4. At SS65, we continue to curate the contemporary art we love in accessible venues, unswayed by fashion, trends and the whims of government funding.
5. The SS65 project involves ongoing research into the placing of contemporary art, its audiences and its relationship to the everyday. We place great emphasis on location, with an open door policy.
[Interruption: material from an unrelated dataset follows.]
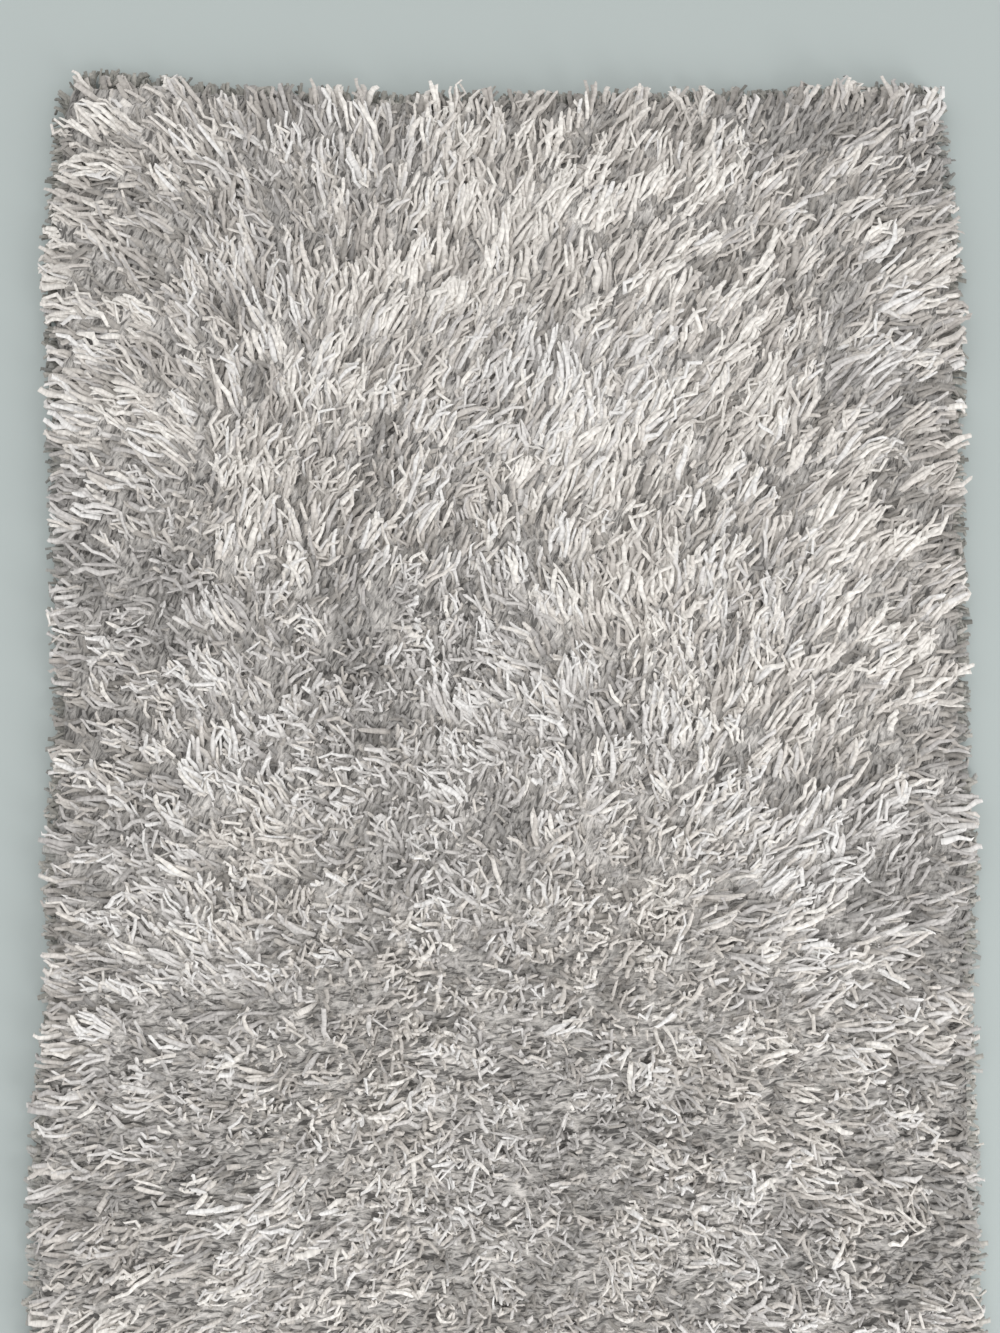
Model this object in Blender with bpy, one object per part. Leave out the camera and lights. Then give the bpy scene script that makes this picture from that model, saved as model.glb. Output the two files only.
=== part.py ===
"""A rectangular shag rug lying flat, as one solid from its backing cloth up to the tips of its pile.

Metres, +Z up. X runs across the rug and Y along it. The origin lies on the surface that the rug
rests on, under the middle of its box.
"""

from collections import namedtuple
from math import copysign, cos, hypot, pi, radians, sin, sqrt

import bmesh
import bpy

# Overall size, from pile tip to pile tip.
LENGTH = 1.400
WIDTH = 0.700
THICKNESS = 0.030

# The backing cloth that the pile stands on.
BACKING_THICKNESS = 0.003
BACKING_INSET = 0.010  # how far its edge lies inside the pile tips

# The rim, where the outer pile leans out past the backing and rounds over.
BELLY_HEIGHT = 0.011  # the height at which the rug is widest
RIM_RUN = 0.026  # how far in from the outline the rim reaches its full height; also the corner radius
EDGE_SWELL = 0.006  # the most that an edge stands out from its straight line
EDGE_DEPTH = 0.080  # how far in from the outline such a swell is felt
TOP_SWELL = 0.003  # the most that the pile rises above its usual height

# How finely the solid is divided.
CELL = 0.026
UPPER_RIM_STEPS = 6
LOWER_RIM_STEPS = 3

PILE_COLOUR = (0.42, 0.39, 0.36, 1.0)
PILE_ROUGHNESS = 0.92

# Where an edge swells out or draws in: the place of the swell's middle along the edge, how far it
# reaches to either side of that, and how far out it goes.
EdgeSwell = namedtuple("EdgeSwell", "edge along reach outward")
EDGE_SWELLS = (
    EdgeSwell("left", 0.53, 0.13, 0.006),
    EdgeSwell("left", 0.30, 0.12, -0.006),
    EdgeSwell("left", -0.02, 0.14, 0.002),
    EdgeSwell("left", -0.40, 0.20, 0.003),
    EdgeSwell("right", 0.60, 0.08, 0.006),
    EdgeSwell("right", 0.34, 0.16, 0.004),
    EdgeSwell("right", 0.08, 0.12, -0.002),
    EdgeSwell("right", -0.45, 0.18, 0.003),
    EdgeSwell("far", -0.30, 0.07, 0.006),
    EdgeSwell("far", -0.17, 0.06, -0.004),
    EdgeSwell("far", 0.05, 0.14, -0.006),
    EdgeSwell("far", 0.27, 0.11, 0.005),
    EdgeSwell("near", 0.10, 0.22, 0.006),
    EdgeSwell("near", -0.20, 0.12, -0.003),
)

# Where the pile stands higher, or is trodden and combed lower, than its usual height.
TopSwell = namedtuple("TopSwell", "x y reach_x reach_y rise")
TOP_SWELLS = (
    TopSwell(-0.20, 0.63, 0.10, 0.07, 0.002),
    TopSwell(0.05, 0.55, 0.17, 0.12, -0.003),
    TopSwell(-0.11, 0.36, 0.07, 0.11, 0.002),
    TopSwell(0.06, 0.40, 0.15, 0.10, -0.002),
    TopSwell(-0.27, 0.30, 0.08, 0.14, 0.002),
    TopSwell(0.27, 0.24, 0.12, 0.14, -0.003),
    TopSwell(-0.11, 0.12, 0.09, 0.16, 0.003),
    TopSwell(0.08, 0.02, 0.14, 0.07, 0.002),
    TopSwell(-0.22, -0.06, 0.12, 0.09, -0.002),
    TopSwell(0.16, -0.14, 0.16, 0.09, 0.002),
    TopSwell(-0.15, -0.23, 0.15, 0.08, -0.003),
    TopSwell(0.12, -0.42, 0.16, 0.14, -0.002),
    TopSwell(-0.12, -0.52, 0.14, 0.12, 0.002),
)

# The straight lines that the edges wander from, and the centres of the corner rounds.
HALF_X = WIDTH / 2 - EDGE_SWELL
HALF_Y = LENGTH / 2 - EDGE_SWELL
CORNER_X = HALF_X - RIM_RUN
CORNER_Y = HALF_Y - RIM_RUN


def clear_scene():
    for obj in list(bpy.data.objects):
        bpy.data.objects.remove(obj, do_unlink=True)


def bell(t):
    """1 where t is 0, falling smoothly to 0 where t is -1 or 1."""
    return 0.5 + 0.5 * cos(pi * t) if abs(t) < 1 else 0.0


def edge_swell(edge, along):
    return sum(s.outward * bell((along - s.along) / s.reach) for s in EDGE_SWELLS if s.edge == edge)


def top_swell(x, y):
    return sum(s.rise * bell((x - s.x) / s.reach_x) * bell((y - s.y) / s.reach_y) for s in TOP_SWELLS)


def grid_lines(half, corner):
    """Places of the grid's lines across one side: close together over the rim, even in between."""
    rim = [RIM_RUN * (1 - cos(radians(90) * step / UPPER_RIM_STEPS)) for step in range(UPPER_RIM_STEPS)]
    cells = round(2 * corner / CELL)
    middle = [-corner + 2 * corner * cell / cells for cell in range(cells + 1)]
    return [inset - half for inset in rim] + middle + [half - inset for inset in reversed(rim)]


def rim_offsets(x, y):
    """How far a point lies beyond the centre lines of the corner rounds, along each axis."""
    return max(abs(x) - CORNER_X, 0.0), max(abs(y) - CORNER_Y, 0.0)


def round_corner(x, y):
    """Draws a point in a square corner of the grid in to the corner round, along its ray."""
    dx, dy = rim_offsets(x, y)
    if not (dx and dy):
        return x, y
    shrink = max(dx, dy) / hypot(dx, dy)
    return copysign(CORNER_X + dx * shrink, x), copysign(CORNER_Y + dy * shrink, y)


def wander(x, y):
    """Moves a point by the swells of the edges near it."""
    side = edge_swell("right" if x > 0 else "left", y)
    end = edge_swell("far" if y > 0 else "near", x)
    near_side = bell(min(HALF_X - abs(x), EDGE_DEPTH) / EDGE_DEPTH)
    near_end = bell(min(HALF_Y - abs(y), EDGE_DEPTH) / EDGE_DEPTH)
    return x + copysign(side * near_side, x), y + copysign(end * near_end, y)


def draw_in(x, y, inset):
    """The place of an outline point when the outline is drawn in by the inset."""
    dx, dy = rim_offsets(x, y)
    keep = 1 - inset / RIM_RUN
    inner_x = copysign(CORNER_X + dx * keep, x) if dx else x
    inner_y = copysign(CORNER_Y + dy * keep, y) if dy else y
    return inner_x, inner_y


def top_height(x, y):
    """Height of the pile over a grid point: a quarter ellipse over the rim, then the uneven top."""
    outward = min(max(rim_offsets(x, y)) / RIM_RUN, 1.0)
    rise = sqrt(1 - outward**2)
    full_height = THICKNESS - TOP_SWELL - BELLY_HEIGHT + top_swell(x, y)
    return BELLY_HEIGHT + rise * full_height


def lower_rim():
    """Inset and height of each ring from the belly down to the rug's underside."""
    turns = [radians(90) * step / LOWER_RIM_STEPS for step in range(1, LOWER_RIM_STEPS + 1)]
    drop = BELLY_HEIGHT - BACKING_THICKNESS
    rings = [(BACKING_INSET * (1 - cos(turn)), BELLY_HEIGHT - drop * sin(turn)) for turn in turns]
    return rings + [(BACKING_INSET, 0.0)]


def add_top(bm, place):
    """The pile's upper surface. The place layer keeps each vertex's spot on the square grid."""
    lines_x = grid_lines(HALF_X, CORNER_X)
    lines_y = grid_lines(HALF_Y, CORNER_Y)
    cells_x = len(lines_x) - 1
    cells_y = len(lines_y) - 1
    bmesh.ops.create_grid(bm, x_segments=cells_x, y_segments=cells_y, size=1.0)
    for vert in bm.verts:
        x = lines_x[round((vert.co.x + 1) / 2 * cells_x)]
        y = lines_y[round((vert.co.y + 1) / 2 * cells_y)]
        vert[place] = (x, y, 0.0)
        vert.co = (*wander(*round_corner(x, y)), top_height(x, y))


def add_lower_rim(bm, place):
    """Extrudes the outline down and in, ring by ring, and closes the flat underside."""
    for inset, height in lower_rim():
        edges = [edge for edge in bm.edges if edge.is_boundary]
        extruded = bmesh.ops.extrude_edge_only(bm, edges=edges)["geom"]
        for vert in [item for item in extruded if isinstance(item, bmesh.types.BMVert)]:
            x, y, _ = vert[place]
            vert.co = (*wander(*round_corner(*draw_in(x, y, inset))), height)
    bmesh.ops.holes_fill(bm, edges=[edge for edge in bm.edges if edge.is_boundary], sides=0)


def pile_material():
    material = bpy.data.materials.new("pile_yarn")
    material.use_nodes = True
    shader = material.node_tree.nodes["Principled BSDF"]
    shader.inputs["Base Color"].default_value = PILE_COLOUR
    shader.inputs["Roughness"].default_value = PILE_ROUGHNESS
    material.diffuse_color = PILE_COLOUR
    return material


def add_rug():
    bm = bmesh.new()
    place = bm.verts.layers.float_vector.new("place")
    add_top(bm, place)
    add_lower_rim(bm, place)
    bm.verts.layers.float_vector.remove(place)
    bmesh.ops.recalc_face_normals(bm, faces=bm.faces)
    mesh = bpy.data.meshes.new("shag_rug")
    bm.to_mesh(mesh)
    bm.free()
    mesh.shade_smooth()
    mesh.set_sharp_from_angle(angle=radians(50))
    mesh.materials.append(pile_material())
    bpy.context.scene.collection.objects.link(bpy.data.objects.new("shag_rug", mesh))


clear_scene()
add_rug()
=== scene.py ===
from math import radians, sin, cos, pi

import bpy
import numpy as np
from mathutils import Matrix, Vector
from mathutils.bvhtree import BVHTree
from mathutils.kdtree import KDTree


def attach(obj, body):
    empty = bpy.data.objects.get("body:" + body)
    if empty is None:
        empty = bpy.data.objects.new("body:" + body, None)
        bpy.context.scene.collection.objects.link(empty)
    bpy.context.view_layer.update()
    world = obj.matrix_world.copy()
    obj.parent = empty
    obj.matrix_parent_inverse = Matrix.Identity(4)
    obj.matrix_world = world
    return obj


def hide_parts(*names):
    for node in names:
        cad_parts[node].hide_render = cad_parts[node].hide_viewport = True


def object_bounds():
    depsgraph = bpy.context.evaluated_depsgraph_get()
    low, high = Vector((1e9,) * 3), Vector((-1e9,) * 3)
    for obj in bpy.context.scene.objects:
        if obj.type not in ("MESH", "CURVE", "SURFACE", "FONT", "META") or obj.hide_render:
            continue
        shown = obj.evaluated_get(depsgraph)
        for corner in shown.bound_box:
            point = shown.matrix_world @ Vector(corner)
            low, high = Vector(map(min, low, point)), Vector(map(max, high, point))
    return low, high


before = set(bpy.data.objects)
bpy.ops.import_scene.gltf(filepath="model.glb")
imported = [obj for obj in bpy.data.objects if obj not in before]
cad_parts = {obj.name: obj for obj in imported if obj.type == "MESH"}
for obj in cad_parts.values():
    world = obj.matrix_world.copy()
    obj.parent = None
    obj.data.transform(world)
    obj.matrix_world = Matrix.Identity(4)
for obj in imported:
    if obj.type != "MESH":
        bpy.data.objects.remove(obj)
cadLow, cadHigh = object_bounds()
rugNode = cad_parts["shag_rug"]
print("frame loaded, the rug is", [round(high - low, 3) for low, high in zip(cadLow, cadHigh)], "m")

pile = {
    "cornerRadius": 0.026,
    "tuftPitch": 0.0090,       # between stitches, both ways
    "tuftJitter": 0.0020,
    "tuftStray": 0.15,         # how far tufts go their own way
    "spareLean": 0.12,         # and how much flatter than their zone that may lay them
    "spareVaries": 0.6,
    "leastLean": 0.1, "mostLean": 1,
    # how many strands a tuft has where it lies flat, and where it stands
    "greigeFlat": 2.5, "greigeUp": 1.9,
    "bunchFlat": 3.4, "bunchUp": 1.8,      # these are the cream threads of a bunch
    "bunchShare": 0.56,        # share of the tufts that have such a bunch
    "bunchGain": 0.15,         # how much that share grows in a bright patch
    "shadeGain": 0.16,         # how much lighter the strands are for a gain of 1
    "tuftGain": 1.6, "lockGain": 1.8,      # how far tufts, and locks of tufts, differ in gain
    "patchStrength": 1.2,
    "standingGain": 0.5, "standingAt": 0.6,    # more gain where the pile stands up: painted light against its deeper shade, and more cream threads
    # painted shade: tufts near the outline get less gain, so darker strands and fewer cream threads
    # there
    "darkRim": 1.0, "darkRimWidth": 0.024,
    "lockPitch": 0.018,        # between locks, which are tufts whose tips draw together
    "edgeLean": 0.75,          # how much more the tufts at the outline lean out
    "rootTilt": (4, 54),       # degrees from upright, and how much more where the pile lies flat
    "tipTilt": (30, 66),
    "undersideZ": 0.0005,      # stitches need the flat underside, which lies below this
    "bulgeShare": 0.8, "bulgeRun": 0.04,   # how far the outer stitches follow the bulges
    "seed": 426,
}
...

We foster a large, lively and diverse audience.
6. Notable recent SS65 projects include: I just want to be taken seriously as an artist etc. by Shari Hatt, Misercord by Cathie Pilkington and Jay Cloth, The Marquis of Camberwell, part of Live on Stage at a Camberwell Pub, Carny Town at The Portman Gallery, The Dulwich Horror by Dean Kenning, window installations at The Waterloo Health Centre (a working GP surgery) and The Peckham Experiment at Camberwell Space, SS65 and other sites in Southwark.
7. The organisation supports other arts initiatives with which we share similar aims. These have included Transfabulous, transgender arts festival and Drawn Out and Painted Pink at The Drill Hall.